During assembly, the lock mechanism is tuned. However, there is always turnover in production and there’s no guarantee someone experienced tunes the lock. An experienced technician can check that your lock is tuned correctly.
NOTE: Spinning Your Dial Lock Too Fast Can Damage It
Many safe owners think it’s really fun to spin their dial lock as fast as possible. This can actually damage the dial lock. There are a bunch of tiny teeth that mesh together within your lock. Turning it too fast and snapping it quickly one direction and the next can cause these teeth to round and/or wear off.
Over time, this can cause the combination to change and the lock to become harder to open. Ultimately, if misuse is prolonged, this can cause your dial lock to fail, requiring a safe technician to open your safe and reset your lock. In some cases, they may even need to replace your lock.
Can you Perform Your Own Safe Maintenance
Depending on the model, there are roughly 17 different items that need to be checked during routine safe maintenance. Of these 17 items, five of the items that need to be checked are elements of your gun safe lock mechanism.
Those who are mechanically inclined may feel they can tackle gun safe maintenance on their own. And in some cases, they are correct. There are some items which can be checked by someone who isn’t a skilled gun safe technician. However, it’s important to keep in mind that a professional gun safe technician has skills and expertise they’ve developed over years of maintaining and repairing safes.
Not all of the items that need to be reviewed to maintain your safe are simple. And some require specialty tools. The following are the items that I believe can safely be checked by the gun safe owner:
8 Gun Safe Maintenance Items You Can Check Yourself
1. Drifting Combinations on Dial Locks
If your safe has a dial lock, you want to check for a drifting combo. Simply dial your combination numbers all ¼ digit high and make sure the lock works. Then dial all the digits of the lock ¼ digit low and make sure it works. If it opens both times, your combination is centered and has not drifted.
2. Moving Dial Ring
If your dial ring moves, this can disrupt your ability to open your safe. Grab hold of the ring around your dial lock. (This ring is also known as your dial ring number spindle.) If you try and rotate it left or right, it should not move.

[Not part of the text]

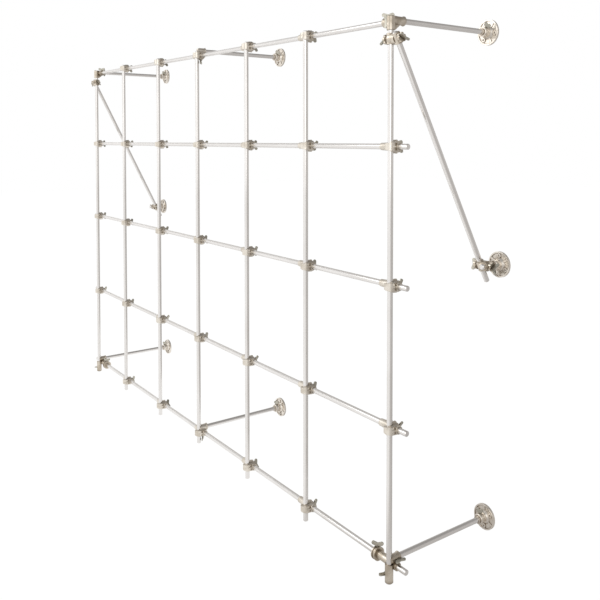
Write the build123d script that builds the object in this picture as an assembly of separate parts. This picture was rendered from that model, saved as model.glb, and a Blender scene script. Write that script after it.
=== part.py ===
from build123d import *
from math import atan, degrees
import os

# Wall-mounted laboratory lattice: bright rods, cast clamps and round wall flanges.
# X runs along the lattice, the front faces -Y and Z is up.
# The origin lies on the wall, at the back of the middle foot flange.

# Rods, and the bays as the clamps were set by hand, left to right and bottom to top
rod_d = 12.7
rod_chamfer = 1.2
bay_widths = [301.0, 320.0, 297.0, 304.0, 290.0, 318.0]
bay_heights = [306.0, 316.0, 305.0, 283.0]
wall_gap = 317.0
crossing_gap = 0.8
over_right = 42.0
over_left = 60.0
over_foot = 34.0
over_top = 13.0
over_corner = 8.0
top_rod_drop = 23.5
bore_clearance = 0.15

# Hook connector, one at every plain crossing
barrel_r = 15.4
barrel_front = -4.0
barrel_back = 17.5
hook_gap = 2.5
barrel_draft = 4.0
flutes = 8
flute_r = 3.2
saddle_r = 10.0
saddle_back = 22.5
hook_wall = 6.6
hook_height = 18.0
hook_tip_height = 12.0
hook_tip_reach = 11.0
flare_root_r = 10.2
flare_tip_r = 8.2
flare_length = 43.0
collar_tip_r = 9.0
collar_length = 17.0
boss_r = 6.0
boss_length = 1.2

# Wing screws
screw_r = 3.0
screw_clearance = 0.2
screw_seat = 0.1
screw_neck = 1.0
wing_span = 28.0
wing_thick = 3.0
wing_ear_r = 4.2
wing_hub_r = 4.4
wing_rise = 2.0
wing_root = 1.5
small_wing_span = 17.0
clock_step = 37.0
clock_row_step = 53.0
clock_swing = 70.0

# Sockets of the cast corners and tees
socket_r = 9.4
top_socket_mouth = 36.0
short_socket_mouth = 27.0
end_gap = 0.3
lip_r = 11.0
lip_length = 5.0
foot_socket = 37.0
foot_floor = 3.0
foot_rim = 5.0
foot_chamfer = 2.0
cap_thick = 2.4
cap_chamfer = 1.2
corner_skirt = 20.0
ring_r = 14.0
ring_lip_r = 15.5
ring_lip = 2.5
ring_width = 11.0
ring_place = 54.0
sleeve_length = 34.0
sleeve_screw_place = 24.0
foot_sleeve_length = 60.0
sleeve_tail = 14.0
foot_rise = 14.0
corner_rise = 2.0
gusset_thick = 5.0
rod_standback = 10.0

# Round wall flange
flange_r = 31.0
flange_rim = 5.5
flange_rim_width = 3.5
flange_web = 3.6
flange_hub_r = 12.6
flange_hub_height = 26.0
flange_nose_r = 8.4
flange_nose_height = 31.0
flange_cone_r = 17.0
flange_cone_height = 6.0
flange_floor = 5.0
flange_ribs = 3
flange_rib_width = 5.0
flange_rib_height = 5.0
screw_circle_d = 43.0
screw_hole_d = 5.2
screw_pad_r = 5.4
flange_screw_height = 19.0
flange_edge = 1.0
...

3. Replace the Battery on Your Electronic Lock with a Duracell Battery
Battery failure is the most common reason gun safes with electronic locks can’t be opened. This is why we recommend replacing the battery on your gun safe regularly. Typically, a 9-volt battery with an expiration date for 4-5 years from the time it is installed will last 2-4 years with normal use.
That being said, we recommend replacing your battery yearly. Battery failure, even on batteries within their expiration window, is very common. And, replacing a battery is a lot more cost-effective than paying a safe technician to come open your safe.
We always recommend using a Duracell brand battery, as we’ve found them to be the most trustworthy on the market. Click here to learn more about why.
4. Handle Hub Wiggling
There should be very minimal in and out movement and side-to-side wobble from the handle of your safe. If it’s loose, you may be able to locate the set screws or bolts securing the handle and tightening it down to minimize the play.
If your safe has handle spokes, you may be able to tighten the handle spokes. But, be sure to put on a pair of rubber or nitrile gloves for added grib to ensure a properly tightened handle.
NEVER use loctite on your handle hub. This can make it extremely difficult to remove the handle hub in the event you need to move your safe through a doorway or small opening.
5. Grease Perimeter Locking Bolts
Open your door and extend all the perimeter locking bolts around your door. For some models, this may require you to press a small button along the interior of the door while turning the handle.
With locking bolts extended, apply a very light and narrow layer of white lithium grease around the perimeter of each locking bolt. Operate the mechanism 10-15 times so that the bolts slide into and out of the door, lubing the door bushings and bolt hole guides.
6. Fire Seal
Open your safe and take a close look at the fire seal located around the door frame of the safe. Check for missing sections and cracks. Also, look to see that it is secured to the door frame.
7. Lube External Hinges with Tri-Flow
To keep the external hinges operating properly, make sure they are lubricated. You can use an oil, such as tri-flow.
DO NOT let any lubricant touch the locking unit. In some cases, internal hinges can be hard to access. If you can see them, simply give them a small shot of lubricant to help them keep functioning properly.
A dehumidifier is essential to maintaining the humidity level within your safe and protecting your valuables. We recommend running two kinds of dehumidifiers, a desiccant dehumidifier and a dehumidifier rod.
Why two dehumidifiers? Because one circulates air, creating positive pressure inside the same. The other absorbs excess moisture. Additionally, in the event one dehumidifier fails, you have a backup.
If you have a rechargeable desiccant dehumidifier, you’ll want to recharge this every 2-3 months.
To check that your dehumidifier rod is working properly, touch it. You want it to be warm. If it is cold, check to see that the power source is working. If it is and the rod is still cold, the rod likely needs to be replaced. But, instances of rod failure is not very common. In most cases the rod has not been properly installed.
- Dry Rod Safe Dehumidifier
- PEET Air-Circulating Dehumidifier
- E-365AD Air Dry System
- Desiccant Moisture Absorber
Top Gun Safe Maintenance Items You Should Hire a Safe Technician For: Safe Relockers and Slip Clutch Mechanisms
YouTube University may make it seem like servicing your own safe relocker or slip clutch mechanism is no big deal. Unfortunately, it’s fairly common for individuals with minimal experience servicing safes to improperly fire the relocker or adjust the slip clutch mechanism.
The result is locking yourself out of your safe. This can be very costly, as regaining access almost always requires the unit to be drilled by a safe technician.